Eurozone Integration

 

WEEKLY COMMENT 14-09-2017

By Barry Edwards

Eurozone Integration

 

This week we have had the ‘State of the Union’ speech from Jean-Claude Juncker and a statement from the French finance minister Bruno Le Maire at the gathering of finance ministers in Tallinn, the Estonian capital, that Paris and Berlin would push through an overhaul of the Eurozone.

The Juncker speech was a typical federalist approach with some solid suggestions that were well received but most reactions were that most of it would not happen. It comes as no surprise to anyone that the real power lies firmly in the hands of France and Germany with the main thrust for now coming from President Macron. Angela Merkel has made it known that she is willing to go along with some of the French plans but while the German election is still pending the commitment is to be confirmed after the 24th of September.

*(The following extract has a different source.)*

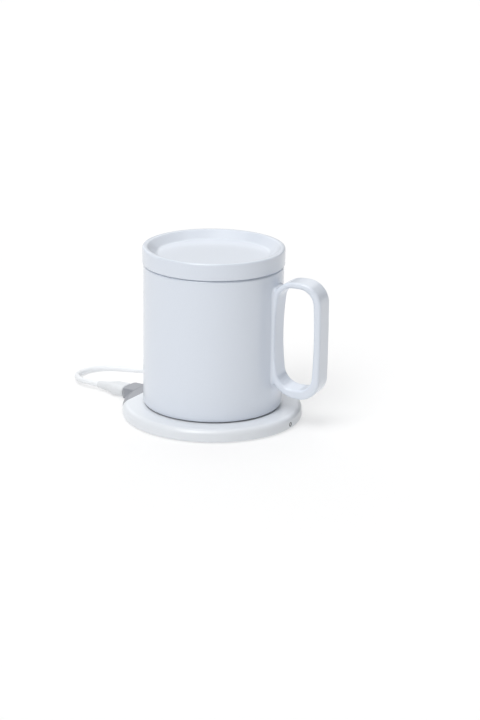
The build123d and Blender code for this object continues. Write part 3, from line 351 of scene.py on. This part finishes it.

The French have stated that they want to see a stand-alone Eurozone budget, parliament, monetary fund and finance minister. They want to discuss these proposals directly after the German elections. Everyone expects Angela Merkel to remain Chancellor and continue with the coalition with the SDP although this may take some time to finalise as usual. While these talks are going on, the French want to discuss their proposals so they can be part of the new coalition manifesto and become confirmed German policy.

The conditions for German compliance are that the French must restructure their economy to meet the conditions for talks to begin which is in the process of being implemented right now. President Macron and his team have presented their plans to the French parliament and it is expected they will be passed in the next few months. Providing everything goes according to plan, the Eurozone will achieve some form of closer union to support the Euro currency to make sure it can survive. The southern countries will have to be encouraged with the offer of support from the monetary fund in the event of financial trouble occurring. This used to be something the Germans would not accept but now both Merkel and Schäuble have said they agree this must become part of EU policy.

The big problem with all this is that the EU itself will then have 19 members rapidly unifying and 8 other members being distanced from this group. In other words a two tone EU with different ambitions which could cause disagreement especially if some of the Eurozone conditions were imposed on the eight. Therefore, it would seem necessary to agree how the two groups would operate within the EU before the unification of the 19 could begin in earnest. At the moment, there is no discussion about how this could happen which must be of great concern for the non-Euro members.

The EU usually takes many years to change anything, it is suggested that this new plan will be implemented in the near future taking the Eurozone in a new direction much more quickly. Therefore, the shape of the EU with the two different kinds of member must be discussed and agreed in the same timeframe. It maybe that there are talks going on about this matter but nothing has filtered out into the media to suggest this is happening. These days that usually means nothing serious is being discussed unless the politicians are being very discrete.

Jean-Claude Juncker is trying to make sure the EU progresses as one unified entity but the French and the Germans appear to be taking it in a direction that is at variance with the European commission. It appears that the EU does not see this as relevant to the debate about the future of the union but it must feature somewhere as the more recent members are grouping together and deciding what they want for the EU.

Clearly this point has been part of the reason why some Brexiteers want to leave the EU since they see it as the cause of the breakup of the EU and the UK would be better off outside it. This is the only truly genuine point, in my view, that has been discussed in the whole referendum debate and it has not been mentioned very much since that time.

Brexit and the arrival of Emmanuel Macron in May are not really related but they have caused the EU to analyse itself and come forward with proposals that are planned to be implemented in the next couple of years. All this could happen while the UK negotiations are continuing and the UK is still officially a member of the EU. It is reasonable to assume this may change the ultimate outcome but we can only wait and see how events unfold.